M est pourtant moins le Maudit qu’ « un moment calme », celui de « l’animal » qui « crée le silence ». Et si « faut que ça revienne au centre » faut aussi « que la bête sorte ». Elle peut être « un porc gris » qui « regarde le ciel ». Elle est toujours « la cause qui a faim… la cause, la cause normale, la cause du grand mal, la cause du diable, la cause d’une vieille dame, la cause… la grande cause du mangeur d’âmes » (on aura noté le jeu de rimes). Causerie et causalité, avec déperdition d’énergie dans le trajet de l’une à l’autre : « il se perd quelque chose, entre la vraie cause et le mot qui perd sa puissance ». Le M de miroir est aussi celui de monstre. « Monstre dit les serments. Miroir, miroir, miroir regarde la bouche de l’animal ». Ou : « Tout au fond, mon hibou assassine mes pensées et ordonne aux sens de ne rien dire, ne rien écrire et de partir apprendre à danser (…) monstre me parle, depuis l’enfance, il est né avec moi, il n’a jamais été passager ».
À « l’intérieur du bidon (…) il n’y a pas d’images, son parapluie est noir, il n’y a pas de mot juste, son parapluie est noir ». Ouvert ? Fermé ? Centrifuge ? Centripète ? Le « fond d’un corps divisé » rappelle la monade infiniment divisée, sans portes ni fenêtres, de Leibniz : « Suis-je une fenêtre fermée, un être enfermé » ? Ou l’œil dans la tombe de Caïn : « Quand je ferme les yeux / Je le vois au milieu, / Toujours au milieu, / Un monsieur d’un seul œil, / Qui me regarde sévèrement il me juge, il me condamne et il me frappe ». Il n’est pas Dieu, juste un « misérable monstre invisible », un « misérable trouble inconnu ». Mais « au paradis des poètes », loin « derrière la lune, dans une autre vie », sourit, « Rêveuse, / Humaine / Innocente./ Une C cédille, / Bête et qui a peur ».

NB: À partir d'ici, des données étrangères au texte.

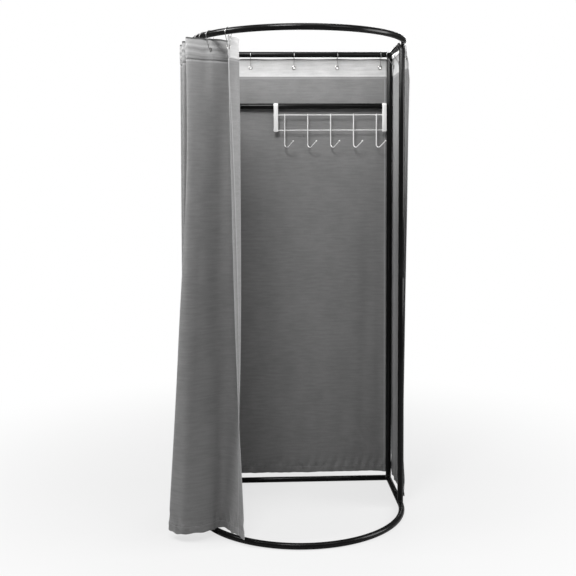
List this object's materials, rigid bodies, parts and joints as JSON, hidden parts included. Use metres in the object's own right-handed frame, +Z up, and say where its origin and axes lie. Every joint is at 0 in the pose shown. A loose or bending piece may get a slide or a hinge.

Il y a du dessin dans l’écriture de Khalid El Morabethi : « Des grosses mains blanches tombent sur le parapluie du vide, son parapluie est vide », ou : « un homme avec une pomme collée au visage, une pomme vide, sa graine est vide ». D’où la vive complicité qui relie ces exercices aux dessins de Cyrille Roussat, d’une animalière humanité, d’un onirisme et d’un humour sensibles, à l’écoute du texte.